I really wanted to choose something that would change our (I say “our” because it changed mine, too) perceptions about the story, and show how limited Tris’s perspective really is, though she is a reliable and observant narrator. And the knife-throwing scene was perfect for that–once I started writing, I discovered all kinds of things about Four that I didn’t know

Which is probably why the new things about Four don’t seem to fit the original scene.


  1. Socordya says:
    Well, I suppose it’s a good thing the author admitted she just made it up, because then you can more easily pretend this ebook didn’t happen and go with your original interpretation of the scene.
    1. Farla says:
      It does help for some reason.

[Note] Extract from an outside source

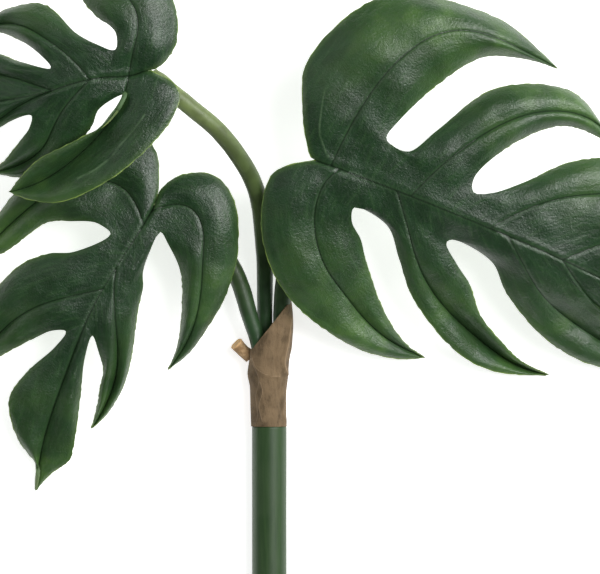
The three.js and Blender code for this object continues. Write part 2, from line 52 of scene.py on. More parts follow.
# Leaves. Each starts at its joint and runs along its axis, a heading in degrees from +X.
# veer: headings at even stations along a rib. The midrib's are measured from the axis, and a
# lobe's are measured from the axis away from the midrib, so that both sides read alike.
# heights: above the surface, at even stations along the rib.
# root: where a lobe's vein leaves the midrib, as a share of the midrib.
# near and far: (share of the vein, width to the margin), on the joint's side and the tip's side.
# bows: how far the near and far margins arch above a straight fall from slit to tip.
# slit: the bottom of the slit after the lobe, reached from a share of the midrib.
# side_veins: the few side veins that stand out, as flat lines.
RIGHT_LEAF = {
    "joint": (18.4, 107),
    "axis": -22.7,
    "length": 168,
    "veer": [3, 1, 0, -3, -1],
    "heights": [42, 44, 44, 44, 42, 38, 33, 27, 18],
    "side_veins": [[(22.6, 138), (20.8, 127), (20.4, 117), (23.8, 108)]],
    "left": [
        {
            "root": 0.047, "length": 121, "veer": [88, 79, 56, 4, -4],
            "heights": [43, 49, 53, 49, 36],
            "near": [(0, 9), (0.125, 20.5), (0.25, 28.3), (0.5, 23.5), (0.75, 8), (0.88, 4.4)],
            "far": [(0.17, 14.8), (0.25, 15.5), (0.5, 17.5), (0.75, 9), (0.88, 3)],
            "bows": (7, 4), "slit": {"at": 0.15, "reach": 16.4, "heading": 82, "height": 45},
        },
        {
            "root": 0.231, "length": 99, "veer": [70, 61, 46, 14, -34],
            "heights": [44, 49, 48, 43, 30],
            "near": [(0.12, 13), (0.25, 12), (0.5, 14.2), (0.75, 8.6)],
            "far": [(0.25, 12), (0.5, 8.9), (0.75, 5.6)],
            "bows": (6, 5), "slit": {"at": 0.37, "reach": 11.3, "heading": 76, "height": 43},
        },
        {
            "root": 0.435, "length": 75, "veer": [55, 44, 30, 22, 14],
            "heights": [44, 43.5, 41, 34, 27],
            "near": [(0.1, 11.9), (0.25, 10.4), (0.5, 14), (0.75, 13)], "far": [(0.8, 5)],
            "bows": (3, 0), "slit": {"at": 0.58, "reach": 34, "heading": 46, "height": 35},
        },
        {
            "root": 0.62, "length": 52, "veer": [45, 44, 30, 20, 12],
            "heights": [38, 37, 34, 29, 23],
            "near": [(0.8, 6)], "far": [(0.8, 4)],
            "bows": (1, 0), "slit": {"at": 0.74, "reach": 22, "heading": 30, "height": 28},
        },
        {"near": [(0.86, 9), (0.94, 5)], "bows": [0]},
    ],
    "right": [
        {
            "root": 0.056, "length": 99, "veer": [122, 90, 66, 49, 31, 29, 20, 6, 0],
            "heights": [43, 37.5, 28, 16, 6],
            "near": [
                (0.06, 11), (0.125, 20.6), (0.25, 21.4), (0.375, 20.4),
                (0.5, 18.2), (0.75, 11), (0.9, 5),
            ],
            "far": [(0.25, 15), (0.375, 17.4), (0.5, 15.6), (0.75, 7.4), (0.9, 2.2)],
            "bows": (4, 0), "slit": {"at": 0.12, "reach": 12.5, "heading": 77, "height": 38},
        },
        {
            "root": 0.195, "length": 103, "veer": [49, 52, 50, 37, 25, 18, 14, 2, -14],
            "heights": [43, 35, 22, 8, 1.2],
            "near": [
                (0.12, 7.6), (0.25, 6.6), (0.375, 7.9), (0.5, 8.9),
                (0.625, 9.8), (0.75, 8.5), (0.875, 3.8),
            ],
            "far": [(0.25, 13.4), (0.375, 14), (0.5, 13.4), (0.625, 7.6), (0.75, 5), (0.875, 2.2)],
            "bows": (4, 4), "slit": {"at": 0.355, "reach": 10, "heading": 76, "height": 34},
        },
        {
            "root": 0.465, "length": 77, "veer": [38, 36, 15, 8, 0],
            "heights": [42, 34, 22, 11, 2],
            "near": [(0.08, 10.4), (0.25, 11.4), (0.5, 12), (0.75, 11), (0.9, 7)], "far": [(0.85, 3)],
            "bows": (3, 0), "slit": {"at": 0.6, "reach": 34, "heading": 24, "height": 22},
        },
        {
            "root": 0.64, "length": 52, "veer": [34, 30, 20, 12, 6],
            "heights": [37, 31, 24, 17, 10],
            "near": [(0.85, 2.5)], "far": [(0.8, 4)],
            "bows": (0, 0), "slit": {"at": 0.75, "reach": 20, "heading": 18, "height": 22},
        },
        {"near": [(0.9, 7), (0.95, 4)], "bows": [0]},
    ],
}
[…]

I can still believe the original reading was the intended one at the time this way.
  2. Eilonwy_has_an_aardvark says:
    That was painful to read about, it did so much violence to what worked in the original scene.

    Well, at least Roth’s consistent in (a) turning Four angsty and annoying when she writes from his POV and (b) retconning whenever she writes a new work, to the point that the more she writes, the less sense anything makes.

    Four’s secret desire to have ditched Dauntless and joined the factionless is backfilling a plot hole from the future, where it’s casually referenced that he intended to do this. Nothing that happens surrounding that revelation requires it, and it never amounts to anything useful.

    1. Farla says:
      I think this might actually be published after the second book, in which case it’s not even trying to avoid a future plothole, it’s the book having fallen in and now the author’s gotta try to pretend it was totally planned all along.